Whitehorse wants you to drive less.
Last week the city adopted its 25-year Transportation Demand Management Plan, which seeks to get 50 per cent of Whitehorse citizens commuting via anything but cars within the next quarter century.
Right now, three-quarters of people in the city drive to work alone in private cars, according to Shannon Clohosey, the city’s sustainability manager.
“(This plan) is basically providing a tool-kit or policy system to encourage a shift in behaviour from single-occupant vehicles to other modes of transportation,” Clohosey said.
The concept is nothing new for the city. It’s the same logic behind expanding bike paths and adding bike lanes to major thoroughfares, Clohosey said.
“We were looking for a plan to help us decide what’s next. Now that we’ve made some investments in infrastructure, how do we insure that that infrastructure is being used the best way it can,” she said.

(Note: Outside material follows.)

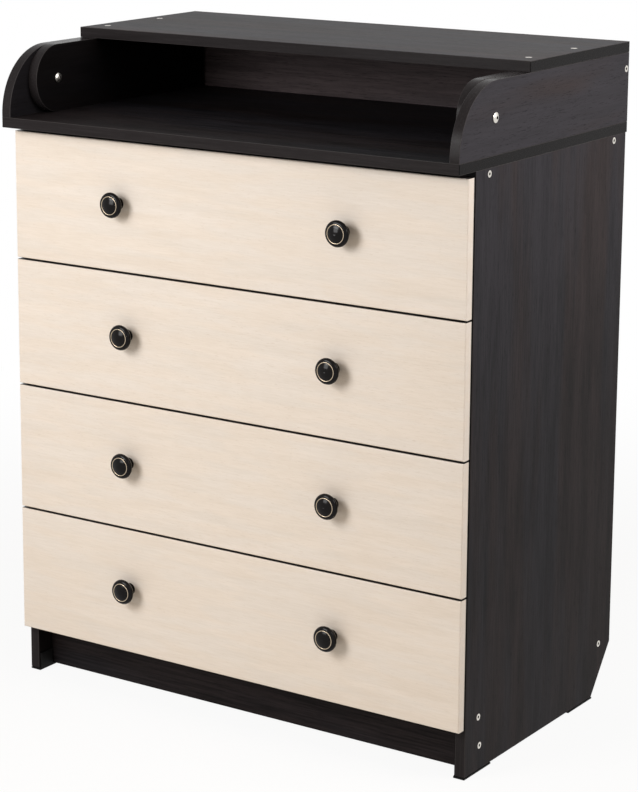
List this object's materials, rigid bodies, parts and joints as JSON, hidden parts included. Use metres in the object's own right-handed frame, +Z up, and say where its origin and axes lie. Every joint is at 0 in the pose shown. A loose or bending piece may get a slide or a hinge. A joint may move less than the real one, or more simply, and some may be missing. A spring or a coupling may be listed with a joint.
{
  "type": "changing dresser",
  "caption": "Dark chest with cream drawers under an open changing tray, whose lid turns half a turn forward to lie level in front of the top; drawers run on rollers.",
  "frame": {"origin": "on the floor, below the middle of the top slab", "axes": "+X to the dresser's right as seen from the front, drawer fronts face -Y, +Z up"},
  "size_m": [0.806, 0.5, 1.0183],
  "materials": {
    "dark_board": "dark wenge laminate, fine vertical grain, satin",
    "cream_front": "milk oak laminate, faint horizontal grain, satin, dark upper and lower edges",
    "box_board": "white melamine, satin",
    "hardboard": "hardboard, white on its smooth inner face, raw brown fibre outside",
    "knob_black": "black, high gloss",
    "drawer_metal": "pale metal rings, zinc screws and cams",
    "runner_steel": "white powder coat",
    "roller_plastic": "white nylon",
    "nickel": "nickel plated",
    "pad_plastic": "black plastic, matt"
  },
  "bodies": {
    "root": {"back_panel": "hardboard", "bottom_shelf": "dark_board", "cabinet_runners": "runner_steel", "carcass_screws": "nickel", "cheek_left": "dark_board", "cheek_right": "dark_board", "foot_pads": "pad_plastic", "pivot_screws": "nickel", "pivot_sleeves": "nickel", "plinth": "dark_board", "rear_board": "dark_board", "side_panel_left": "dark_board", "side_panel_right": "dark_board", "small_fixings": "nickel", "top_rails": "dark_board", "top_slab": "dark_board"},
    "lid": {"lid_arm_left": "dark_board", "lid_arm_right": "dark_board", "lid_panel": "dark_board", "lid_screws": "nickel"},
    "drawer_1": {"drawer_1_back": "box_board", "drawer_1_bottom": "hardboard", "drawer_1_fittings": "drawer_metal", "drawer_1_front": "cream_front", "drawer_1_knobs": "knob_black", "drawer_1_runners": "runner_steel", "drawer_1_side_left": "box_board", "drawer_1_side_right": "box_board"},
    "drawer_1_rollers": {"drawer_1_rollers": "roller_plastic"},
    "cabinet_rollers_1": {"cabinet_rollers_1": "roller_plastic"},
    "drawer_2": {"drawer_2_back": "box_board", "drawer_2_bottom": "hardboard", "drawer_2_fittings": "drawer_metal", "drawer_2_front": "cream_front", "drawer_2_knobs": "knob_black", "drawer_2_runners": "runner_steel", "drawer_2_side_left": "box_board", "drawer_2_side_right": "box_board"},
    "drawer_2_rollers": {"drawer_2_rollers": "roller_plastic"},
    "cabinet_rollers_2": {"cabinet_rollers_2": "roller_plastic"},
    "drawer_3": {"drawer_3_back": "box_board", "drawer_3_bottom": "hardboard", "drawer_3_fittings": "drawer_metal", "drawer_3_front": "cream_front", "drawer_3_knobs": "knob_black", "drawer_3_runners": "runner_steel", "drawer_3_side_left": "box_board", "drawer_3_side_right": "box_board"},
    "drawer_3_rollers": {"drawer_3_rollers": "roller_plastic"},
    "cabinet_rollers_3": {"cabinet_rollers_3": "roller_plastic"},
    "drawer_4": {"drawer_4_back": "box_board", "drawer_4_bottom": "hardboard", "drawer_4_fittings": "drawer_metal", "drawer_4_front": "cream_front", "drawer_4_knobs": "knob_black", "drawer_4_runners": "runner_steel", "drawer_4_side_left": "box_board", "drawer_4_side_right": "box_board"},
    "drawer_4_rollers": {"drawer_4_rollers": "roller_plastic"},
    "cabinet_rollers_4": {"cabinet_rollers_4": "roller_plastic"}
  },
  "joints": [
    {"name": "lid_fold", "type": "hinge", "parent": "root", "child": "lid", "pos_m": [0, -0.154, 0.9503], "axis": [1, 0, 0], "range_deg": [0, 180]},
    {"name": "drawer_1_slide", "type": "slide", "parent": "root", "child": "drawer_1", "axis": [0, -1, 0], "range_m": [0, 0.3]},
    {"name": "drawer_1_rollers_spin", "type": "hinge", "parent": "drawer_1", "child": "drawer_1_rollers", "pos_m": [0, 0.182, 0.717], "axis": [1, 0, 0], "range_deg": [0, 2025.2]},
    {"name": "cabinet_rollers_1_spin", "type": "hinge", "parent": "root", "child": "cabinet_rollers_1", "pos_m": [0, -0.19, 0.72], "axis": [1, 0, 0], "range_deg": [0, 2025.2]},
    {"name": "drawer_2_slide", "type": "slide", "parent": "root", "child": "drawer_2", "axis": [0, -1, 0], "range_m": [0, 0.3]},
    {"name": "drawer_2_rollers_spin", "type": "hinge", "parent": "drawer_2", "child": "drawer_2_rollers", "pos_m": [0, 0.182, 0.517], "axis": [1, 0, 0], "range_deg": [0, 2025.2]},
    {"name": "cabinet_rollers_2_spin", "type": "hinge", "parent": "root", "child": "cabinet_rollers_2", "pos_m": [0, -0.19, 0.52], "axis": [1, 0, 0], "range_deg": [0, 2025.2]},
    {"name": "drawer_3_slide", "type": "slide", "parent": "root", "child": "drawer_3", "axis": [0, -1, 0], "range_m": [0, 0.3]},
    {"name": "drawer_3_rollers_spin", "type": "hinge", "parent": "drawer_3", "child": "drawer_3_rollers", "pos_m": [0, 0.182, 0.317], "axis": [1, 0, 0], "range_deg": [0, 2025.2]},
    {"name": "cabinet_rollers_3_spin", "type": "hinge", "parent": "root", "child": "cabinet_rollers_3", "pos_m": [0, -0.19, 0.32], "axis": [1, 0, 0], "range_deg": [0, 2025.2]},
    {"name": "drawer_4_slide", "type": "slide", "parent": "root", "child": "drawer_4", "axis": [0, -1, 0], "range_m": [0, 0.3]},
    {"name": "drawer_4_rollers_spin", "type": "hinge", "parent": "drawer_4", "child": "drawer_4_rollers", "pos_m": [0, 0.182, 0.117], "axis": [1, 0, 0], "range_deg": [0, 2025.2]},
    {"name": "cabinet_rollers_4_spin", "type": "hinge", "parent": "root", "child": "cabinet_rollers_4", "pos_m": [0, -0.19, 0.12], "axis": [1, 0, 0], "range_deg": [0, 2025.2]}
  ],
  "couplings": [
    {"joint": "drawer_1_rollers_spin", "follows": "drawer_1_slide", "rad_per_m": 117.65},
    {"joint": "cabinet_rollers_1_spin", "follows": "drawer_1_slide", "rad_per_m": 117.65},
    {"joint": "drawer_2_rollers_spin", "follows": "drawer_2_slide", "rad_per_m": 117.65},
    {"joint": "cabinet_rollers_2_spin", "follows": "drawer_2_slide", "rad_per_m": 117.65},
    {"joint": "drawer_3_rollers_spin", "follows": "drawer_3_slide", "rad_per_m": 117.65},
    {"joint": "cabinet_rollers_3_spin", "follows": "drawer_3_slide", "rad_per_m": 117.65},
    {"joint": "drawer_4_rollers_spin", "follows": "drawer_4_slide", "rad_per_m": 117.65},
    {"joint": "cabinet_rollers_4_spin", "follows": "drawer_4_slide", "rad_per_m": 117.65}
  ]
}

Right now, there are almost twice as many cars in Whitehorse as there are people: roughly 54,000 vehicles versus 28,000 people. That figure, tallied by a consultant who worked on the report, comes from casting a wide net that includes everything from city buses to work vehicles to trailers.
According to the city’s research, the population of Whitehorse is expected to grow by 15,000 people in the next 25 years, adding an estimated 36,000 more vehicles to the city’s roads.
If we keep driving as much as we currently are, it will cost taxpayers an expected $40 million just to pay for all the new parking spaces required. The cost to build wider roads and fix up the existing ones will be enormous, Clohosey said.
The plan will be phased in over a number of years, Clohosey said. In the short term, the city will look to create a traffic demand manager’s position. That person will be charged with charting the path forward, and monitoring the implementation of parts of the plan.
Transportation issues in the city have always been controversial. After the city adopted its new traffic demand plan, online forums exploded with irate drivers upset that they might have to give up their time behind the wheel.
Whitehorse citizens also famously love to complain about traffic management. Roundabouts are one particular sore spot, as are the frequent traffic jams in Riverdale during the morning rush. Often, the frustration is directed at the city, with people demanding that someone else solve the problem.
But as Whitehorse’s engineering manager Wayne Tuck points out, the vast majority of the vehicles coming out of Riverdale contain one, maybe two people; parents dropping their kids off for school before heading to work themselves, alone in their cars.
“Those kids could be walking to school, and those drivers could be taking the bus. That would clear up a lot of the issues,” Tuck said.
The first place the city wants to focus is on improving its transportation maintenance program, which includes doing a better job of things like clearing snow from sidewalks and bike paths, and increasing education around transportation alternatives, Clohosey explained.
What the city’s not going to do is tell people they have to stop driving.
“We’re not asking everyone to suddenly sell their car and bike to work. Even if people want to ride one day a week, or take the bus one day a week, that would be great,” Clohosey said.
Paris, France made waves in the news recently with the announcement that the city would ban vehicles with odd-numbered license plates for one day, and ban even-numbered cars the next, in a bid to reduce cars on the road and pollution in the air.
Clohosey said that kind of unorthodox thinking is interesting, but the city isn’t anywhere close to forcing people to leave their cars at home.
“We definitely welcome out-of-the-box thinking, but let’s be proactive and work on this while we have a lot of time and some flexibility so it doesn’t get to that point,” she said.